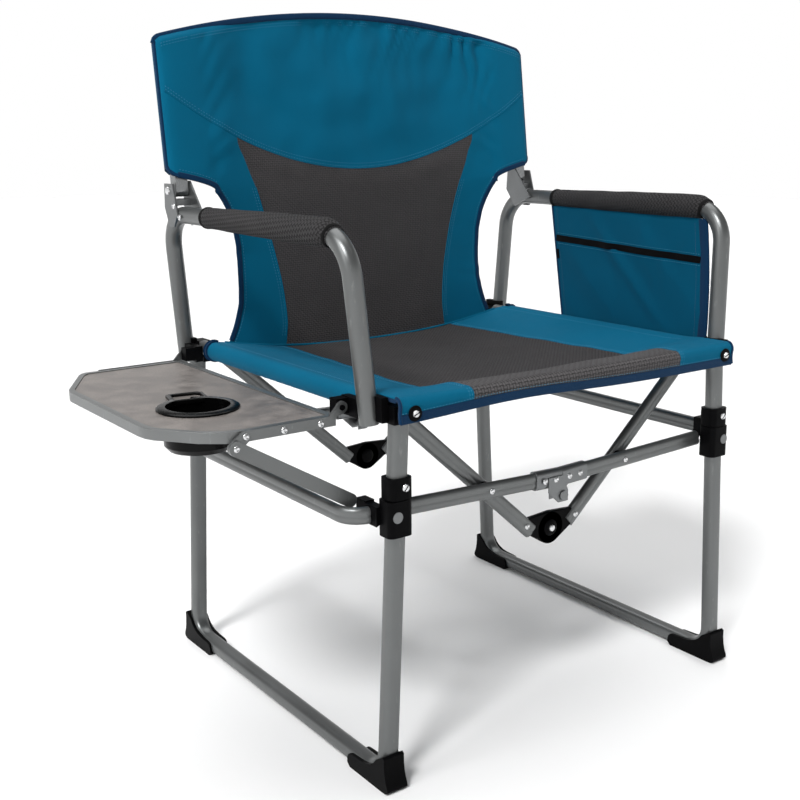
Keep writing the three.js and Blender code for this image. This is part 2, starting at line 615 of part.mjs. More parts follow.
// ---------------------------------------------------------------- side table
function tableOutline(inset) {
  const { innerX, outerX, halfLength, chamfer } = TABLE;
  const [inner, outer, end] = [-innerX - inset, -outerX + inset, halfLength - inset];
  const c = chamfer - inset * 0.6;
  const shape = new THREE.Shape();
  shape.moveTo(inner, -end);
  shape.lineTo(inner, end);
  shape.lineTo(outer + c * 1.1, end);
  shape.quadraticCurveTo(outer + c, end, outer + c * 0.85, end - c * 0.2);
  shape.lineTo(outer + c * 0.1, end - c * 1.6);
  shape.quadraticCurveTo(outer, end - c * 1.8, outer, end - c * 2);
  shape.lineTo(outer, -end + c * 1.7);
  shape.quadraticCurveTo(outer, -end + c * 1.3, outer + c * 0.3, -end + c);
  shape.quadraticCurveTo(outer + c * 0.9, -end, outer + c * 1.6, -end);
  return shape;
}

// Aluminium edge frame of the table, with a step that the board lies on.
function tableRimFrame() {
  const { topZ: z, height, rim, step } = TABLE;
  const whole = plateXY(tableOutline(0), z - height, z, 3);
  const window = plateXY(tableOutline(rim + step), z - height - 1, z + 1, 3);
  const seat = plateXY(tableOutline(rim), z - step, z + 1, 3);
  return cut(whole, window, seat);
}

function tableBoardPanel() {
  const { topZ: z, rim, step } = TABLE;
  const board = plateXY(tableOutline(rim + GAP), z - step + GAP, z - 1, 3);
  const cupHole = new THREE.CylinderGeometry(CUP.radius + GAP, CUP.radius + GAP, 4 * step, 24)
    .rotateX(Math.PI / 2).translate(CUP.x, CUP.y, z);
  return cut(board, cupHole);
}

// Cup holder: a turned cup with a flange on the board, and a notch in one side for a mug's handle.
function cupHolder() {
  const { x, y, radius, flangeRadius, depth, wall, lip, notch } = CUP;
  const top = TABLE.topZ - 1 + GAP;
  const inside = radius - wall;
  const profile = [
    [0, -depth], [radius - 5, -depth], [radius, -depth + 6], [radius, 0], [flangeRadius, 0],
    [flangeRadius, lip / 2], [flangeRadius - 3, lip], [inside - 1, lip], [inside, 0],
    [inside, -depth + 7], [inside - 4, -depth + wall], [0, -depth + wall],
  ].map(([r, z]) => new THREE.Vector2(r, z));
  const cup = new THREE.LatheGeometry(profile, 24).rotateX(Math.PI / 2).translate(x, y, top);
  const handleRoom = box(x - notch, x + notch, y + radius - 9, y + radius + 9, top - 30, top + 2 * lip);
  return cut(cup, handleRoom);
}

// Steel arm along one end of the table: it carries the strut's pivot and ends in the hinge gooseneck.
function tableArm(e) {
  const [top, bottom] = [TABLE.topZ + 0.5, TABLE.topZ - 11];
  const near = TABLE.halfLength + GAP;
  const far = near + STRUT.thickness;
  const { x, z, pin } = TABLE_HINGE;
  const eye = pin + 4;
  const outline = new THREE.Shape();
  outline.absarc(STRUT.pivotX, STRUT.pivotZ, STRUT.radius, Math.PI * 0.85, Math.PI * 1.9);
  outline.lineTo(STRUT.pivotX + 16, bottom);
  outline.lineTo(x - 22, bottom);
  outline.quadraticCurveTo(x - 11, bottom, x - 9, top - 2.5);
  outline.absarc(x, z, eye, Math.PI * 1.6, Math.PI * 2.9);
  outline.quadraticCurveTo(x - 11, top + 5.5, x - 16, top);
  outline.lineTo(STRUT.pivotX + 10, top);
  const hole = pinY(x, z, pin + GAP, e * (near - 5), e * (far + 5), 12);
  return cut(plateXZ(outline, e * near, e * far), hole);
}

// Strut from the table's arm down to the side rail.
function tableStrut(e) {
  const { pivotX, pivotZ, endX, endZ, radius, thickness } = STRUT;
  const near = TABLE.halfLength + 2 * GAP + thickness;
  return strip([pivotX, pivotZ], [endX, endZ], radius, e * near, e * (near + thickness));
}

// ---------------------------------------------------------------- assembly
for (const s of SIDES) {
  const side = sideName(s);
  add(`${side}_leg_frame`, legFrame(s), greyTube);
  add(`${side}_arm_tube`, armTube(s), greyTube);
  add(`${side}_seat_tube`, seatTube(s), greyTube);
  add(`${side}_arm_pad`, armPad(s), charcoalMesh);
  add(`${side}_post_bracket`, postBracket(s), greyTube);
  add(`${side}_back_post`, backPost(s), lightSteel);
  for (const e of ENDS) {
    const corner = `${side}_${endName(e)}`;
    add(`${corner}_corner_bracket`, cornerBracket(s, e), blackPlastic);
    add(`${corner}_foot`, foot(s, e), blackPlastic);
    add(`${corner}_collar`, collar(s, e), blackPlastic);
    add(`${corner}_slider`, slider(s, e), blackPlastic);
    add(`${corner}_v_arm`, drilledVArm(s, e), greyTube);
    add(`${corner}_knuckle`, knuckle(s, e), blackPlastic);
    add(`${corner}_half_bar`, halfBar(s, e), greyTube);
    add(`${corner}_bar_bracket`, barBracket(s, e), lightSteel);
  }
}
for (const e of ENDS) {
  add(`${endName(e)}_bar_pin`, barPin(e), lightSteel);
  add(`${endName(e)}_table_arm`, tableArm(e), greyTube);
  add(`${endName(e)}_table_strut`, tableStrut(e), greyTube);
}
add('left_side_rail', sideRail(), greyTube);
add('right_side_bar', sideBar(), greyTube);
add('seat_sling', seatSling(), tealCloth);
add('lower_back_sling', lowerBackSling(), charcoalMesh);
add('upper_back_sling', upperBackSling(), tealCloth);
add('side_pocket', sidePocket(), tealCloth);
add('table_rim', tableRimFrame(), tableRim);
add('table_board', tableBoardPanel(), tableBoard);
add('cup_holder', cupHolder(), blackPlastic);

// The origin is on the floor, in the middle of the chair's own box.
const bounds = new THREE.Box3().setFromObject(chair);
const middle = bounds.getCenter(new THREE.Vector3());
chair.position.set(-middle.x, -middle.y, -bounds.min.z);

export default chair;
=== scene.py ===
"""The looks of the folding director chair: sewn cloth, smooth tubes, fittings, stage, light and camera.

Lengths are in millimetres from the chair's centre plane, its mid depth and the floor, until at() turns
them into the frame's metres. Left and right are as seen from the front, and the front faces -Y.
"""
import json
import math
import bpy
import bmesh
from mathutils import Matrix, Vector, noise


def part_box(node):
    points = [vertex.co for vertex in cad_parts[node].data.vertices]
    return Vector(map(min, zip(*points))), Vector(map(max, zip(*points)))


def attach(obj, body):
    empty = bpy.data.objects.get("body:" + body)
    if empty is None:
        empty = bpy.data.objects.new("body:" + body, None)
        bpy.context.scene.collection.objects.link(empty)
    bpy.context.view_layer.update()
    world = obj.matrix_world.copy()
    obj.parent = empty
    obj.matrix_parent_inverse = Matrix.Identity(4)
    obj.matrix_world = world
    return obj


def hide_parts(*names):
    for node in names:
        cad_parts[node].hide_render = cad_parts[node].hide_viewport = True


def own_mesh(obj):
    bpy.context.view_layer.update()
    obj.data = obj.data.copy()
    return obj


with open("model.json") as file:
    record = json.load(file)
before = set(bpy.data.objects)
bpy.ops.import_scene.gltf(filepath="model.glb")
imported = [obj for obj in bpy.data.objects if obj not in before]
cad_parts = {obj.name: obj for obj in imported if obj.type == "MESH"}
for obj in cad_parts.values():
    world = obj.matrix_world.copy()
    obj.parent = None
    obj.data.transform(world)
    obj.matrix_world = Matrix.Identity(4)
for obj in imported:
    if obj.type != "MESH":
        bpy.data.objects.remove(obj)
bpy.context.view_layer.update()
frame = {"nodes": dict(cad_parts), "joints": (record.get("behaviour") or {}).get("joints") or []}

MM = 0.001
LEFT, RIGHT = -1, 1
FRONT, REAR = -1, 1
SIDES = (LEFT, RIGHT)
ENDS = (FRONT, REAR)
SIDE_NAME = {LEFT: "left", RIGHT: "right"}
END_NAME = {FRONT: "front", REAR: "rear"}
TO_FRONT, TO_REAR, UP = Vector((0, -1, 0)), Vector((0, 1, 0)), Vector((0, 0, 1))

CENTRE_X = (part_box("left_seat_tube")[0].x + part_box("right_seat_tube")[1].x) / 2


def at(x, y, z):
    """A point in chair millimetres, as a point of the frame."""
    return Vector((CENTRE_X + x * MM, y * MM, z * MM))


def chair_box(node):
    """A CAD node's lowest and highest corners in chair millimetres."""
    low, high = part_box(node)
    shift = Vector((CENTRE_X, 0, 0))
    return (low - shift) / MM, (high - shift) / MM


def outer_y(node, e):
    """Depth of a CAD node's outermost face towards the front or the rear."""
    low, high = chair_box(node)
    return high.y if e == REAR else low.y


def corner_name(s, e):
    return f"{SIDE_NAME[s]}_{END_NAME[e]}"


def add_object(name, data):
    """Puts a mesh, a light or a camera into the scene."""
    thing = bpy.data.objects.new(name, data)
    bpy.context.scene.collection.objects.link(thing)
    return thing


def smooth_step(t):
    t = min(max(t, 0), 1)
    return t * t * (3 - 2 * t)


def lerp(a, b, t):
    return a + (b - a) * t


def spread(low, high, steps):
    """Evenly spaced values from low to high, with both of them."""
    return [lerp(low, high, k / steps) for k in range(steps + 1)]


# ------------------------------------------------------------------ camera
CAMERA_PLACE = at(-948.6, -1225.5, 732.9)
CAMERA_AZIMUTH, CAMERA_ELEVATION, CAMERA_ROLL = -35.304, 13.218, -0.612
CAMERA_LENS = 52.02


def make_camera():
    azimuth, elevation, roll = (math.radians(a) for a in (CAMERA_AZIMUTH, CAMERA_ELEVATION, CAMERA_ROLL))
    back = Vector((
        math.sin(azimuth) * math.cos(elevation),
        -math.cos(azimuth) * math.cos(elevation),
        math.sin(elevation)))
    level = Vector((math.cos(azimuth), math.sin(azimuth), 0))
    rise = back.cross(level)
    right = level * math.cos(roll) + rise * math.sin(roll)
    up = rise * math.cos(roll) - level * math.sin(roll)
    data = bpy.data.cameras.new("camera")
    data.lens = CAMERA_LENS
    camera = add_object("camera", data)
    turn = Matrix((right, up, back)).transposed()
    camera.matrix_world = Matrix.Translation(CAMERA_PLACE) @ turn.to_4x4()
    bpy.context.scene.camera = camera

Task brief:
Every line from the one containing "chair's own box." through the one containing "cad_parts[node].hide_render = cad_parts[node].hide_viewport" is to be given again exactly, both ends included, and no line outside that range.

Answer in full:
// The origin is on the floor, in the middle of the chair's own box.
const bounds = new THREE.Box3().setFromObject(chair);
const middle = bounds.getCenter(new THREE.Vector3());
chair.position.set(-middle.x, -middle.y, -bounds.min.z);

export default chair;
=== scene.py ===
"""The looks of the folding director chair: sewn cloth, smooth tubes, fittings, stage, light and camera.

Lengths are in millimetres from the chair's centre plane, its mid depth and the floor, until at() turns
them into the frame's metres. Left and right are as seen from the front, and the front faces -Y.
"""
import json
import math
import bpy
import bmesh
from mathutils import Matrix, Vector, noise


def part_box(node):
    points = [vertex.co for vertex in cad_parts[node].data.vertices]
    return Vector(map(min, zip(*points))), Vector(map(max, zip(*points)))


def attach(obj, body):
    empty = bpy.data.objects.get("body:" + body)
    if empty is None:
        empty = bpy.data.objects.new("body:" + body, None)
        bpy.context.scene.collection.objects.link(empty)
    bpy.context.view_layer.update()
    world = obj.matrix_world.copy()
    obj.parent = empty
    obj.matrix_parent_inverse = Matrix.Identity(4)
    obj.matrix_world = world
    return obj


def hide_parts(*names):
    for node in names:
        cad_parts[node].hide_render = cad_parts[node].hide_viewport = True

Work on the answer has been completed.